Dataset excerpt »
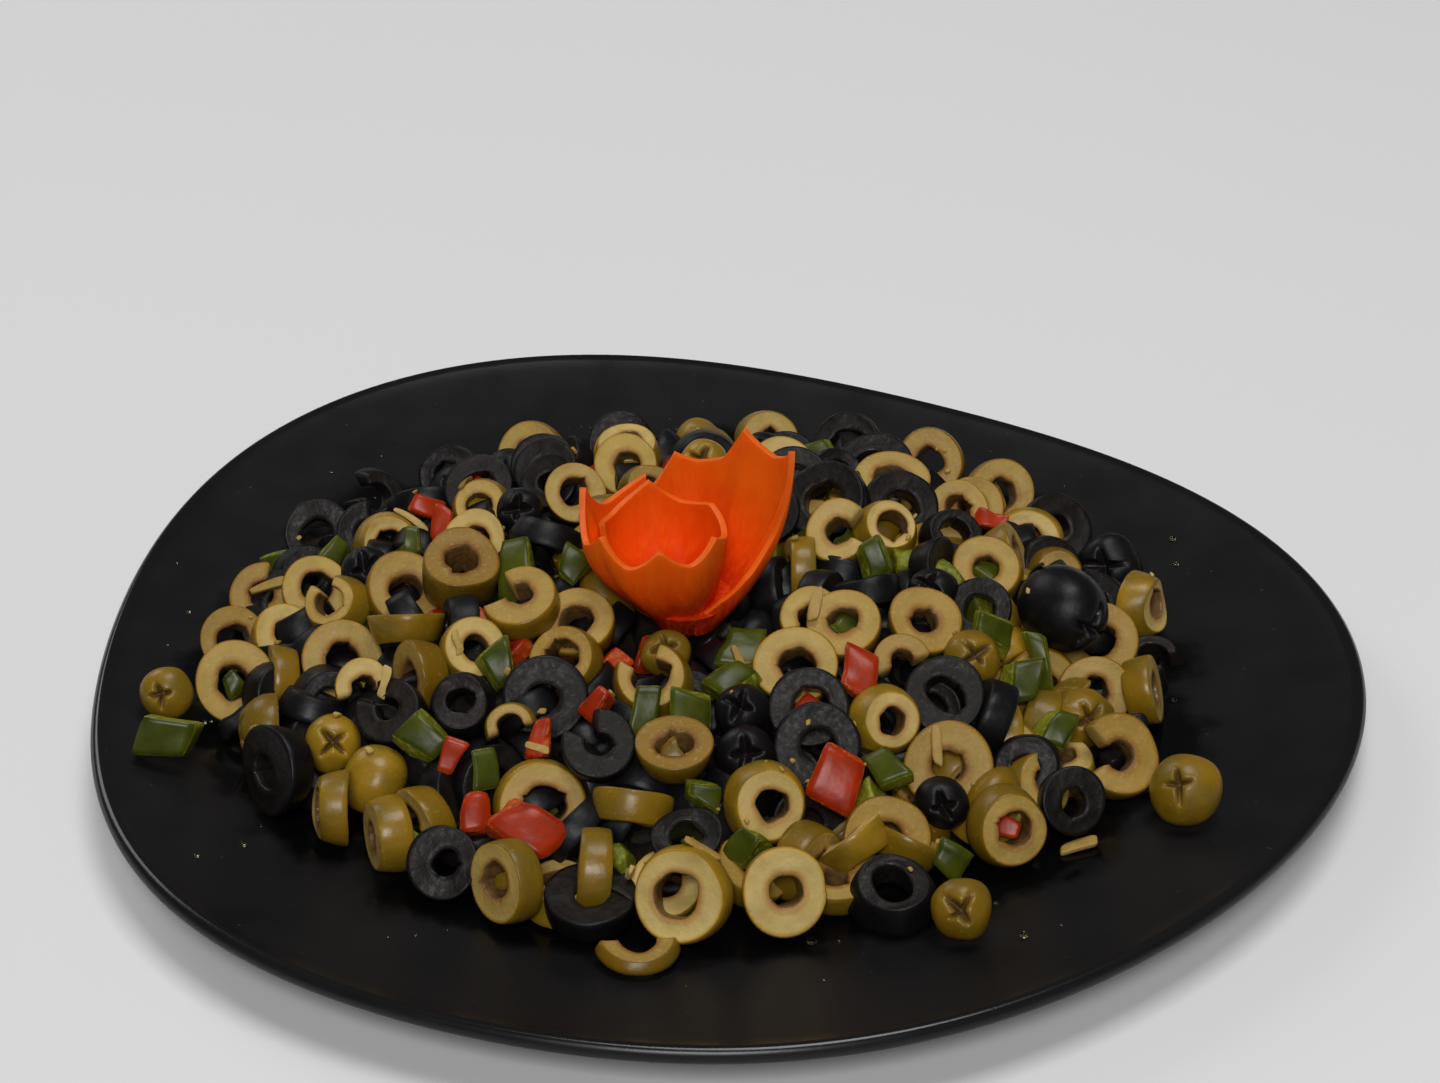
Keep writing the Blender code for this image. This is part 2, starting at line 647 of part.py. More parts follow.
def cup_columns():
    """Foot and rim of each column of the rolled cup."""
    columns = []
    for step in range(CUP_COLUMNS + 1):
        share = step / CUP_COLUMNS
        angle = CUP_START + CUP_SWEEP * share
        across, along = math.cos(math.radians(angle)), math.sin(math.radians(angle))
        foot = CUP_FOOT[0] + (CUP_FOOT[1] - CUP_FOOT[0]) * share
        rim = CUP_RIM[0] + (CUP_RIM[1] - CUP_RIM[0]) * share
        columns.append(((foot * across, foot * along, FOOT_LIFT),
                        (CUP_LEAN + rim * across, rim * along, petal_height(angle))))
    return columns


def sheet_columns():
    """Foot and rim of each column of the tall sheet."""
    columns = []
    for x, y, height in SHEET_RIM:
        scale = SHEET_FOOT / math.hypot(x, y)
        columns.append(((x * scale, y * scale, FOOT_LIFT), (x, y, height)))
    return columns


def make_flower(parts):
    """The rolled cup and the tall sheet, joined at a solid foot."""
    bm = turned([(0, 0), *PLUG_PROFILE, (0, PLUG_PROFILE[-1][1])], PLUG_STEPS)
    flower = make_object("carrot_flower", bm, parts)
    walls = new_collection("carrot_walls")
    for name, columns in (("cup_wall", cup_columns()), ("tall_wall", sheet_columns())):
        join = flower.modifiers.new("join " + name, "BOOLEAN")
        join.operation = "UNION"
        join.object = carrot_sheet(name, columns, walls)
        join.solver = "MANIFOLD"
    apply_joined(flower)
    flower.data.transform(Matrix.Translation(CARROT_BASE))
    remove_collection(walls)
    finish(flower, "carrot")


def main():
    """Clear the scene and build the plate, the salad and the flower."""
    for old in list(bpy.data.objects):
        bpy.data.objects.remove(old, do_unlink=True)
    parts = new_collection("olive_salad")
    cutters = new_collection("cutters")
    make_plate(parts)
    make_salad(parts, cutters)
    make_flower(parts)
    remove_collection(cutters)


main()
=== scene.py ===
# %% [markdown]
# # Olive salad on a black plate, with a carrot flower
#
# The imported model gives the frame: where the plate, the heap and the flower are, in metres.
# This lesson dresses it. Every slice of olive is modelled as what it is, a disc cut from a small
# oval fruit with a hole down its middle, and laid where the frame has it. The pieces of one kind
# are joined as one mesh, because four hundred small objects would be slow to handle.

# %% Load the frame
import math

import bmesh
import bpy
import numpy as np
from mathutils import Matrix, Vector
from mathutils.bvhtree import BVHTree


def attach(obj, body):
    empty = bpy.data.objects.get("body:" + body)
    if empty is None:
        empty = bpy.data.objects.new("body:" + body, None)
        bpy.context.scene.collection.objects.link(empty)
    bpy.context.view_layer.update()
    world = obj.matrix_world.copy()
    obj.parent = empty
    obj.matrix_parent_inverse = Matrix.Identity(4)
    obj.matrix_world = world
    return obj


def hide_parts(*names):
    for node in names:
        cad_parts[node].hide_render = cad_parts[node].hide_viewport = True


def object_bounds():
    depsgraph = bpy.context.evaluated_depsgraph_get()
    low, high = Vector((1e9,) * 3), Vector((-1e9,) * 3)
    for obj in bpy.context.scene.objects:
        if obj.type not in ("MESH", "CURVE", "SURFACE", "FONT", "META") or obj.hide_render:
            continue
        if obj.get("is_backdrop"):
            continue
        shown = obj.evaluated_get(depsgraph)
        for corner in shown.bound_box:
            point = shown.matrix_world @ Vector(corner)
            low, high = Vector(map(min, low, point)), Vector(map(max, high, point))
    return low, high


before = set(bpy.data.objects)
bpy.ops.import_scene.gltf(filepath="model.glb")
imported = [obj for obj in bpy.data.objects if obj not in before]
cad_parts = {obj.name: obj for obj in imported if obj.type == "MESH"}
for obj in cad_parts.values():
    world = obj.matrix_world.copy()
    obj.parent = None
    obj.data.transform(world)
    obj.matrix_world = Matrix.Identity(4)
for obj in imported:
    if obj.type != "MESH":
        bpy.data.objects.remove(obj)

cad_bounds = [list(corner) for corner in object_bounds()]
print("frame:", sorted(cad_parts))
print("box in mm:", [[round(value * 1000, 1) for value in corner] for corner in cad_bounds])

# %% [markdown]
# ## Units, colours, nodes and meshes
#
# Food is measured in millimetres, so the lesson works in millimetres and scales each finished mesh
# once to metres. Colours are picked as hex values, as on a screen, and shaders need them linear:
# one function turns them. Another adds a node, sets it and links it, so that a finish reads as a
# list of what it is made of. Noise is given by the size of its lumps, as they are on the food. Food
# is seldom one colour, so most finishes lay a second colour in patches over the first.

# %% Units and helpers
MM = 0.001
GAP = 0.4  # clearance between neighbours
NOISE_PERIOD = 1.6  # distance between two lumps of noise, in widths of a lump


def linear(code):
    """A hex colour as the linear values that a shader needs."""
    values = [int(code[i:i + 2], 16) / 255 for i in (1, 3, 5)]
    return tuple(v / 12.92 if v <= 0.04045 else ((v + 0.055) / 1.055) ** 2.4 for v in values) + (1.0,)


def lumps(size):
    """Scale of a noise whose lumps are about a size in millimetres across."""
    return 1 / (size * MM * NOISE_PERIOD)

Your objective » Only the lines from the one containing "flower.data.transform(Matrix.Translation(CARROT_BASE))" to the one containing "cad_parts[node].hide_render = cad_parts[node].hide_viewport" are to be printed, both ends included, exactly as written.

Solution for this problem »
    flower.data.transform(Matrix.Translation(CARROT_BASE))
    remove_collection(walls)
    finish(flower, "carrot")


def main():
    """Clear the scene and build the plate, the salad and the flower."""
    for old in list(bpy.data.objects):
        bpy.data.objects.remove(old, do_unlink=True)
    parts = new_collection("olive_salad")
    cutters = new_collection("cutters")
    make_plate(parts)
    make_salad(parts, cutters)
    make_flower(parts)
    remove_collection(cutters)


main()
=== scene.py ===
# %% [markdown]
# # Olive salad on a black plate, with a carrot flower
#
# The imported model gives the frame: where the plate, the heap and the flower are, in metres.
# This lesson dresses it. Every slice of olive is modelled as what it is, a disc cut from a small
# oval fruit with a hole down its middle, and laid where the frame has it. The pieces of one kind
# are joined as one mesh, because four hundred small objects would be slow to handle.

# %% Load the frame
import math

import bmesh
import bpy
import numpy as np
from mathutils import Matrix, Vector
from mathutils.bvhtree import BVHTree


def attach(obj, body):
    empty = bpy.data.objects.get("body:" + body)
    if empty is None:
        empty = bpy.data.objects.new("body:" + body, None)
        bpy.context.scene.collection.objects.link(empty)
    bpy.context.view_layer.update()
    world = obj.matrix_world.copy()
    obj.parent = empty
    obj.matrix_parent_inverse = Matrix.Identity(4)
    obj.matrix_world = world
    return obj


def hide_parts(*names):
    for node in names:
        cad_parts[node].hide_render = cad_parts[node].hide_viewport = True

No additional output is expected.